Nov. 3rd, 2004
(no subject)
Nov. 3rd, 2004 12:33 pmAll Across America
Nov. 3rd, 2004 11:21 pmIt is abundantly clear, if not yesterday then today, that there is not just one America. I hear that there are two Americas, a Democrat (with a big "D") one and a Republican (with a big "R") one, and they sporadically ask "Whose country is this?" when they're talking about what they want this country to become. I've heard, too, of the "Culture Wars," described in the media like some Roman holiday, complete with gladiators and an inevitable shakespearean reënactment. But there cannot be just two Americas. The Parties lump together the strangest groups, who would never have each other over for dinner, and who would not nod to each other on the street. So there could be three or four Americas, perhaps, and the real answer, doubtlessly, is that there are 294,673,820 Americas, and many more that have been and yet more that will be. Yet somehow all these Americas get lumped together into two, and these two lumps grow further and further apart.
It occurred to me this afternoon that what this country needs is a giant room-to-room. A "progressive," a "mixer," a get-to-know-each-other event on a national scale. This is what we have when we all move into a dorm together, when we don't know anything about each other yet, knowing we're going to have to live together, we want to make friends.

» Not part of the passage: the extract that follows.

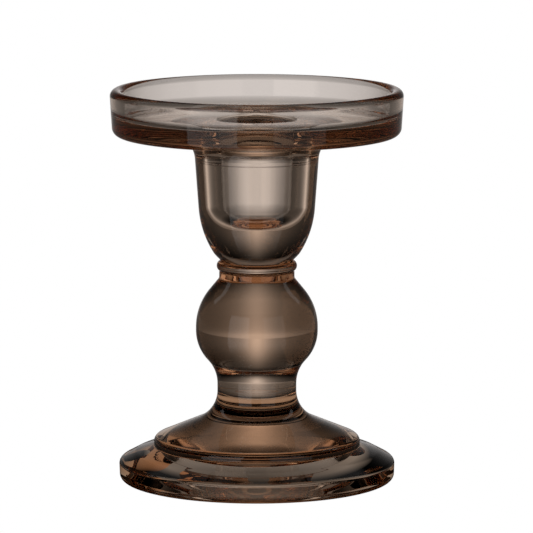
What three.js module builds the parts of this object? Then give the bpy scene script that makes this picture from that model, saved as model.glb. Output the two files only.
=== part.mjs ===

It's a common thing for a student at an American university to spend a few months or a year living in a foreign country and pretty much everyone agrees that it's an incredibly worthwhile thing. What about a domestic exchange program? Spend a semester in Kentucky or Alaska or Iowa. Work on a farm, or in a hospital. Find out for yourself what makes Kansas tick, why farm subsidies are a big deal, why the blue states don't see what the big problem with same-sex marriage is, why red states think trickle-down economics is a good idea. Expand Americorps to be the "Domestic PeaceCorps" that it was supposed to be. And so forth. We could have a program like AFS that arranges home-stay exchanges for high school students within the United States. Spend a year in high school in a different state. Or in a different part of your own state. Exchange between Los Angeles and the Central Valley, between San Francisco and South California. Call it 'homeland exchange' and the neocons will hop on the bandwagen like it was their own.